I have a lawn care business and in the fall and winter do small to light tree pruning and removal. Today I had a client call that just bought 3 acres and needs "some" trees removed. I went out to bid the job today and got lost on what I should charge. What I am looking at is 30 blackjack trees that are no larger than 8in diameter and no larger than 30ft tall with most being around 20ft. All that the client wants is for the trees to be cut down and busted up for firewood. What should I charge? Should I go per tree, per hour, flat rate? Please help!


----------



## elmnut (Dec 3, 2006)

Give an hourly figure with an estimated number of hours, i.e. 70.00 a man hour, estimate 24-30 man hours. (numbers are hypothetical) Or just estimate your time and multiply by your hourly figure.


----------



## CwbyClmr (Dec 3, 2006)

I agree with elmnut, but don't give the hourly wage to the customer, I found that it more than likely will scare the customer. Figure how long it might take you then multiply it by the hourly wage, there is your estimate. Make sure that the customer knows that an estimate is exactly that, not a final price.
Cutting wood into firewood takes longer so figure some extra time for that, maybe 2 hours or so. If you are stacking the wood also figure that as well. 
I have tried to help customers in cost by leaving firewood that they requested being cut and it takes alot longer to do rather than just dropping the tree.
Estimate then add a little more to cover your costs.
Good luck!


----------



## elmnut (Dec 3, 2006)

CwbyClmr said:


> I agree with elmnut, but don't give the hourly wage to the customer, I found that it more than likely will scare the customer. Figure how long it might take you then multiply it by the hourly wage, there is your estimate. Make sure that the customer knows that an estimate is exactly that, not a final price.
> Cutting wood into firewood takes longer so figure some extra time for that, maybe 2 hours or so. If you are stacking the wood also figure that as well.
> I have tried to help customers in cost by leaving firewood that they requested being cut and it takes alot longer to do rather than just dropping the tree.
> Estimate then add a little more to cover your costs.
> Good luck!


Good advice, don't forget your travel time, and try to talk the customer into stacking the wood themselves to save money, and save yourself the pain in your butt.


----------



## John Paul Sanborn (Dec 4, 2006)

elmnut said:


> and try to talk the customer into stacking the wood themselves to save money



What I usually do on quotes where people want to save some money "fire wood will be cut to XX" lengths and piled where fallen". (14-15 for stove 18-20 for fireplace)

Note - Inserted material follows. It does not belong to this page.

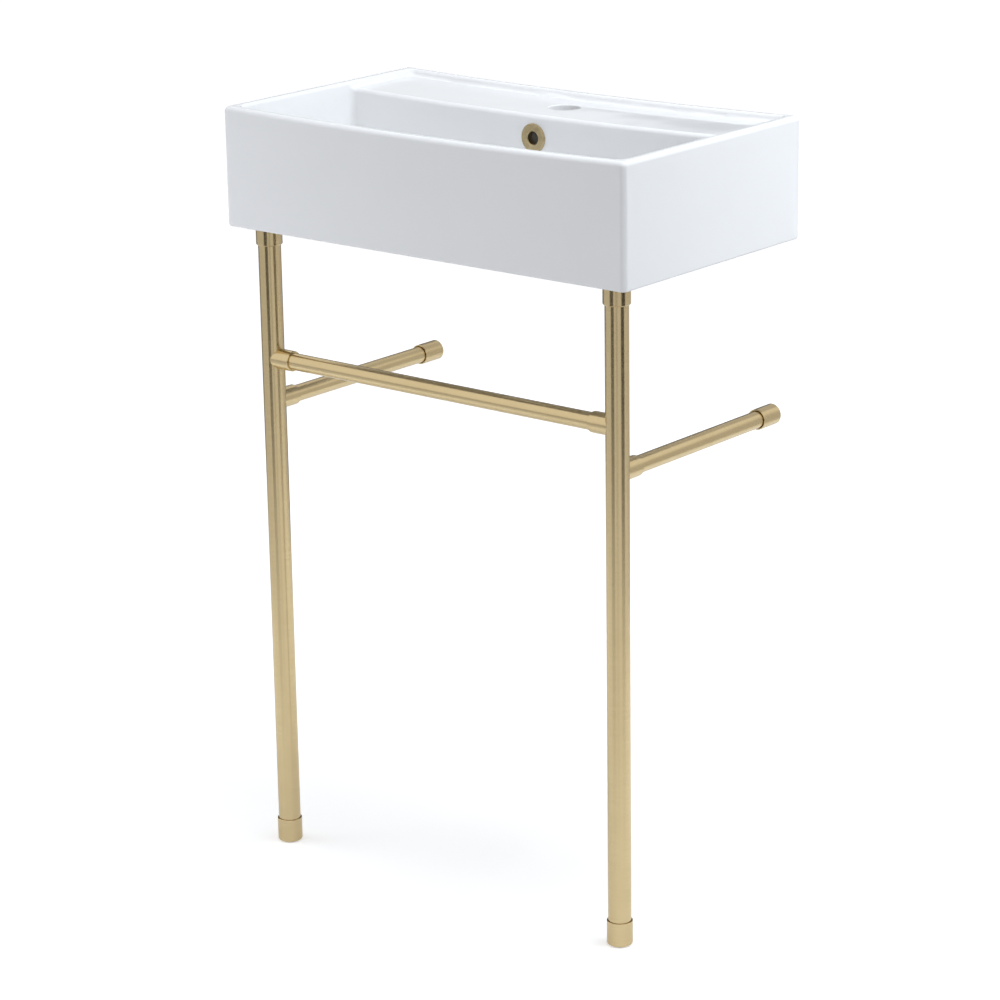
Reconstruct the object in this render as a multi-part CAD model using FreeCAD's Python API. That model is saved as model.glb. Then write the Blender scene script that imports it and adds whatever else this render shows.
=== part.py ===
"""Console basin on two front legs, braced to the wall by two side arms.

Millimetres.  +X runs to the right of someone facing the front, +Y towards the wall, +Z up.
The origin is on the floor, under the middle of the basin.
"""
import FreeCAD, Part
import math
import os
from FreeCAD import Vector

os.makedirs("parts", exist_ok=True)

# ---------------------------------------------------------------- driving dimensions
# basin, outside
BASIN_WIDTH = 550.0
BASIN_DEPTH = 312.0
BASIN_HEIGHT = 134.0
RIM_HEIGHT = 866.0  # of the rim's corners above the floor
RIM_SAG = 4.0  # rim and deck dip this much in the middle, from firing
OUTER_CORNER_RADIUS = 6.0
RIM_OUTER_RADIUS = 5.5
RIM_INNER_RADIUS = 4.0
BASE_EDGE_RADIUS = 3.0

# basin, inside
SIDE_WALL = 13.0  # front and side walls, and so the rim
BACK_WALL = 12.0
BOWL_DEPTH = 98.0  # below the rim's corners, at the middle
BOWL_CORNER_RADIUS = 9.0
BOWL_FLOOR_RADIUS = 24.0
FLOOR_FALL = 7.0  # from the bowl's ends to its middle
FLOOR_THICKNESS = 13.0
BOWL_REAR_WALL = 13.0
DECK_DROP = 7.5  # deck below the rim
DECK_REACH = 100.0  # bowl to rear lip; the bowl takes the rest of the depth
DECK_THICKNESS = 14.0
DECK_CORNER_RADIUS = 8.0
DECK_SIDE_RADIUS = 5.0
DECK_FRONT_RADIUS = 5.0
UNDERSIDE_CORNER_RADIUS = 6.0

# drain, faucet, overflow and wall fixings in the basin
DRAIN_HOLE_DIAMETER = 45.0
DRAIN_SEAT_DIAMETER = 66.0
DRAIN_SEAT_DEPTH = 3.0
DRAIN_DISH_DIAMETER = 130.0
DRAIN_DISH_DEPTH = 4.0
DRAIN_BOSS_WALL = 11.0
DRAIN_BOSS_RECESS = 3.0  # boss and overflow duct stop this far above the base
FAUCET_HOLE_DIAMETER = 35.0
FAUCET_TO_WALL = 57.0
FAUCET_HOLE_EDGE = 1.5
OVERFLOW_HOLE_DIAMETER = 24.0
OVERFLOW_BELOW_RIM = 37.0
OVERFLOW_DUCT_WIDTH = 28.0
OVERFLOW_DUCT_GAP = 11.0
OVERFLOW_DUCT_WALL = 6.0
OVERFLOW_DUCT_HEADROOM = 5.0  # duct above the overflow hole
WALL_BOLT_SPACING = 280.0
WALL_BOLT_HOLE_DIAMETER = 16.0
WALL_BOLT_ABOVE_BASE = 72.0
LEG_BOSS_DIAMETER = 46.0

# overflow trim ring
TRIM_FLANGE_DIAMETER = 32.0
TRIM_FLANGE_THICKNESS = 2.2
TRIM_BORE_DIAMETER = 14.5
TRIM_SPIGOT_LENGTH = 10.0
TRIM_SPIGOT_WALL = 1.8
TRIM_SPIGOT_FIT = 0.3
TRIM_EDGE = 0.8

# legs and rails
LEG_INSET = 33.7  # leg axes inside the basin's ends
LEG_SETBACK = 31.2  # leg axes behind the front face
LEG_TUBE_DIAMETER = 25.4
LEG_TUBE_WALL = 1.5
RAIL_TUBE_DIAMETER = 19.05  # crossbar and side arms
RAIL_TUBE_WALL = 1.2
CROSSBAR_HEIGHT = 581.0
ARM_HEIGHT = 531.5
TUBE_FIT = 0.15  # radial clearance of a tube in its socket

# fixing of a leg to the basin
SOCKET_DIAMETER = 29.4
SOCKET_LENGTH = 20.0
SOCKET_DISC = 3.5
SOCKET_MOUTH_BEVEL = 1.0
TOP_WASHER_THICKNESS = 1.5
TOP_WASHER_INSET = 0.7  # washer's edge inside the socket's
ANCHOR_DIAMETER = 16.0
ANCHOR_LENGTH = 22.0
ANCHOR_FIT = 0.15
ANCHOR_HOLE_SPARE = 2.0  # basin's hole deeper than the anchor
BOLT_DIAMETER = 8.0
BOLT_HEAD_DIAMETER = 14.0
BOLT_HEAD_HEIGHT = 4.5
BOLT_THREAD_DEPTH = 19.0  # into the anchor
BOLT_HOLE_CLEARANCE = 0.3
BOLT_KEY = 5.0  # hexagon, across flats

# stubs that carry the crossbar and the arms on each leg
STUB_DIAMETER = 23.0
STUB_REACH = 31.0  # leg axis to the stub's mouth
STUB_INSERTION = 14.5  # tube inside the stub
STUB_MOUTH_BEVEL = 0.5

# grub screws
GRUB_DIAMETER = 4.0
GRUB_SUNK = 0.2  # below the outer surface
GRUB_KEY = 2.0
GRUB_KEY_DEPTH = 1.0
SOCKET_GRUB_ABOVE_MOUTH = 7.0
STUB_GRUB_FROM_MOUTH = 6.0

# adjustable feet
FOOT_CUP_DIAMETER = 28.4
FOOT_CUP_TOP = 28.5  # above the floor
FOOT_CUP_GAP = 0.45  # radial, round the leg tube
FOOT_CUP_FLOOR = 3.5
FOOT_CUP_LIP_BEVEL = 0.4
FOOT_CUP_BASE_RADIUS = 2.5
FOOT_TRAVEL = 12.0
FOOT_STOP_GAP = 0.5
FOOT_STUD_DIAMETER = 10.0
FOOT_STUD_LENGTH = 36.0
FOOT_THREAD_CLEARANCE = 0.1
FOOT_PLUG_LENGTH = 22.0
FOOT_PLUG_RIM = 1.5
FOOT_PLUG_FIT = 0.05
PAD_DIAMETER = 21.0
PAD_THICKNESS = 2.5
PAD_PROUD = 1.0
PAD_FIT = 0.3
PAD_PEG_DIAMETER = 5.0
PAD_PEG_LENGTH = 4.0
PAD_PEG_CLEARANCE = 0.1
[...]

If they say you can use their lawn tractor & trailor, concider the liability you leave yourself open too.


How bad do you want the job? What is the probablility that it will become a revolving account? 

If it may take a maximum of 1.5 days, you may want to bid it for 2 full days of work. 

Letting the client know what your billable crew hour is is not a bad thing. Big properties you can set a budget and work once a month for some clients. The thing is to ensure there is not horseplay or excessive breaks taken. Then brake the bill down as to how many trees were done. 

You can say you will add in invasive plant removal too, like buckthorn, honeysuckle and wild grape (3 of the most damaging in S/E Wisconsin. In Gopher's area you could add bittersweet)


----------